Outro ponto que poderia ser considerado é estabelecer parcerias entre empresas ou ONGs com o governo para gerir áreas de preservação ambiental com potencial turístico e gerar renda e proteção para os parques”, diz. “Em Minas, temos o Conselho Estadual de Meio Ambiente, mas, na União, o licenciamento é feito a portas fechadas, até mesmo a fiscalização”, conta. “Precisamos também de políticas econômicas que caracterizem a sustentabilidade. Hoje, uma empresa verde, ou seja, que reaproveita seus resíduos, enfrenta a mesma burocracia que uma empresa que não aproveita os resíduos”, completa.

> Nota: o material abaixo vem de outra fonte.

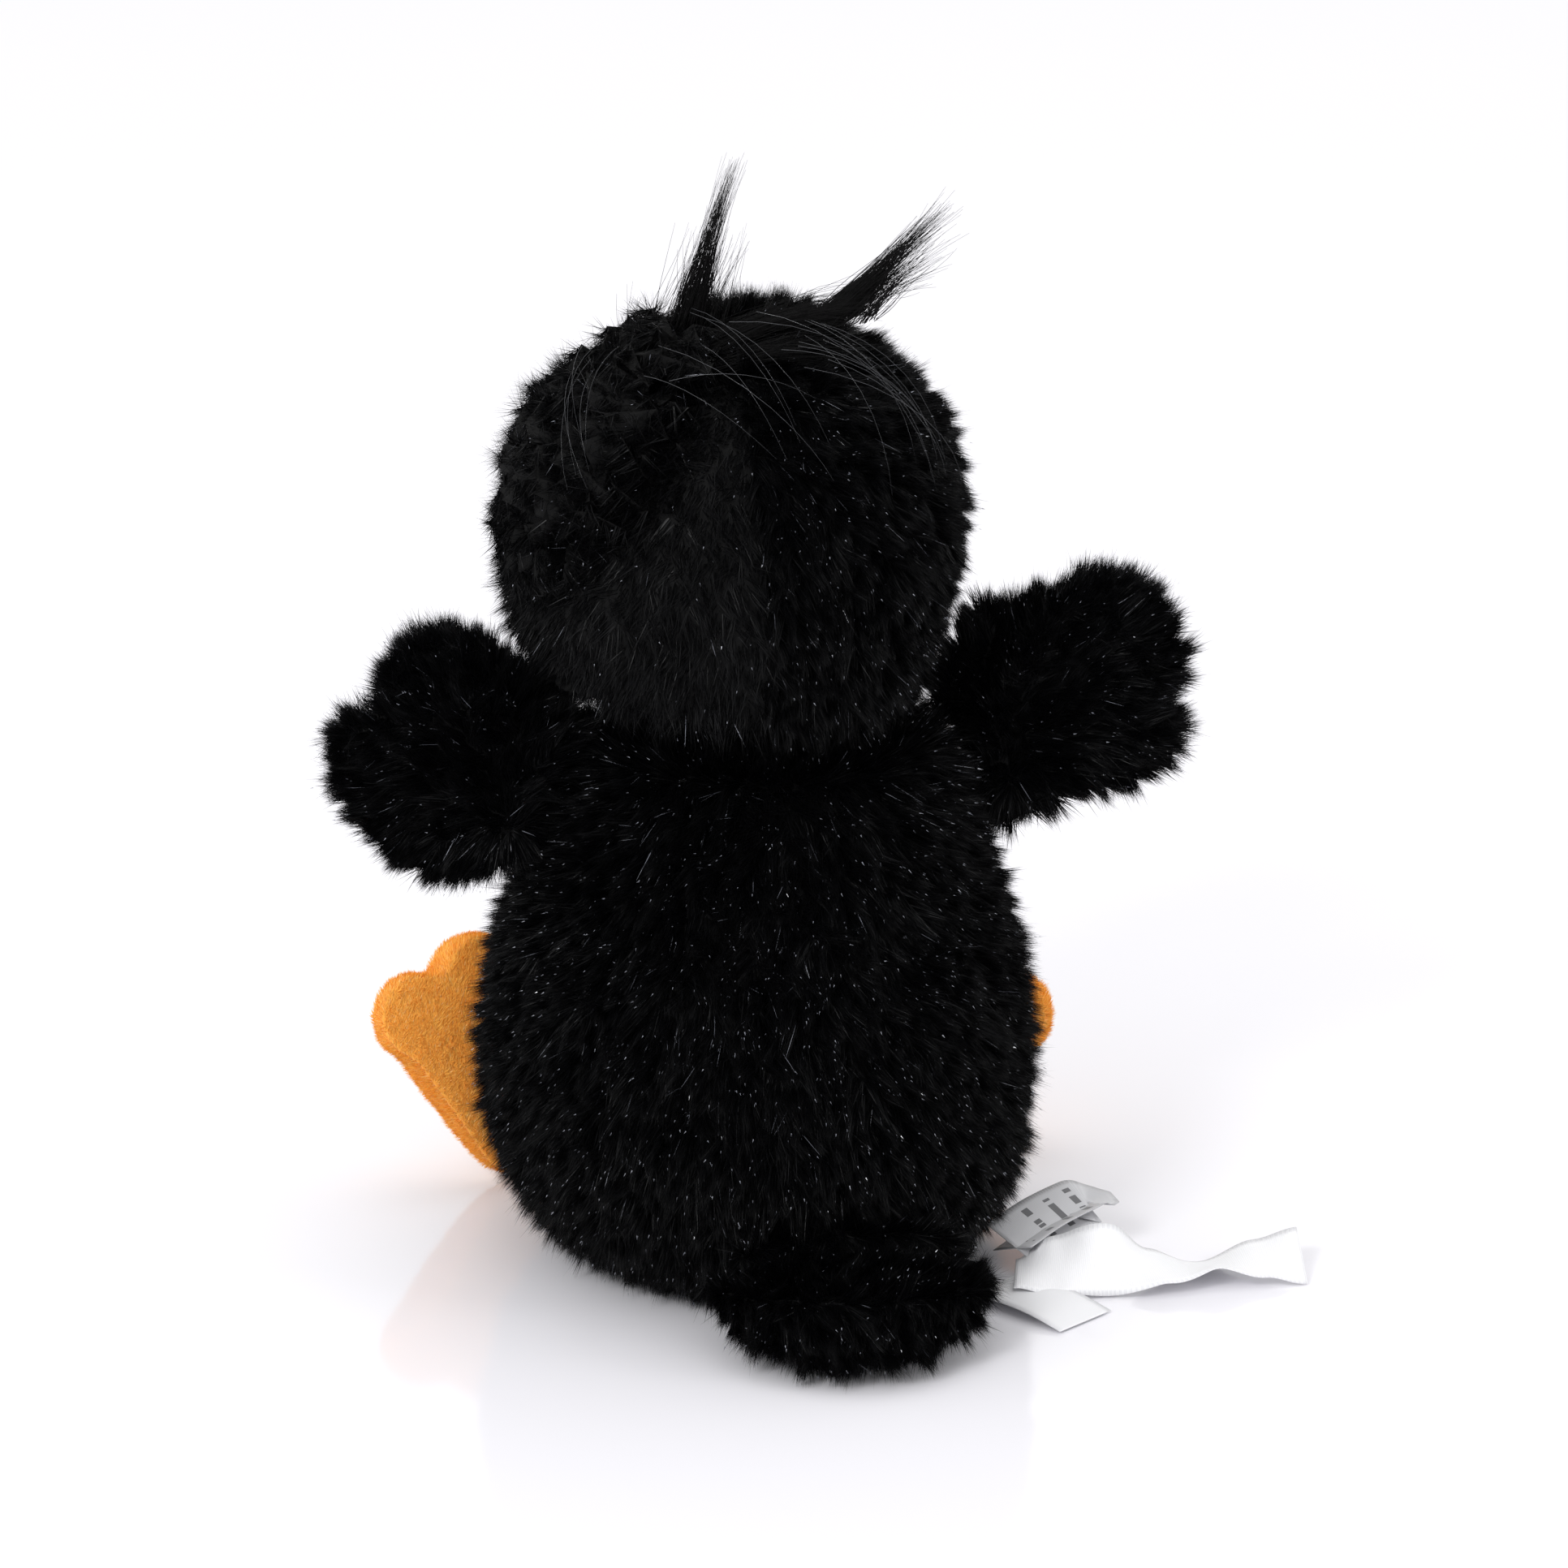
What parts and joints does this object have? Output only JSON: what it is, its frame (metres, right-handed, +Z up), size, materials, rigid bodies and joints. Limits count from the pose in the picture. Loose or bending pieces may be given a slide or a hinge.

Entre os segmentos econômicos, a preocupação passa pelo controle da inflação, redução da carga tributária e a criação de incentivos para manter e instalar novas empresas. Segundo o diretor-executivo da Confederação Nacional do Transporte (CNT), Bruno Batista, a última pesquisa encomendada pela entidade ao Instituto MDA apontou que 79% dos ouvidos percebem o aumento do custo de vida, com a alta da inflação, e das tarifas, especialmente dos alimentos. “Cabe aos pré-candidatos tratar da capacidade de um governo de promover o controle da inflação longe do topo da meta de 6,5%. A margem normal é de 4,5% e hoje está sendo trabalhada como se estivesse no patamar normal, mas não está”, comenta. Outro ponto destacado por ele é a má qualidade de atendimento na área da saúde. “Na última pesquisa CNT/MDA, 80% dos entrevistados disseram que a saúde está ruim no país. Acontece que o ganho econômico da classe C fez que eles pudessem ter acesso a outros tipos de serviço, outra parte dessa parcela da população começou a pagar imposto e deseja uma retribuição”.
O presidente do Sindicato da Indústria da Construção Civil no Estado de Minas Gerais (Sinduscon-MG), Luiz Fernando Pires, alerta que falta investimento em educação de qualidade. “Isso é fundamental para que aqui seja um bom lugar para atrair o empresariado e se fazer negócio”, ressalta.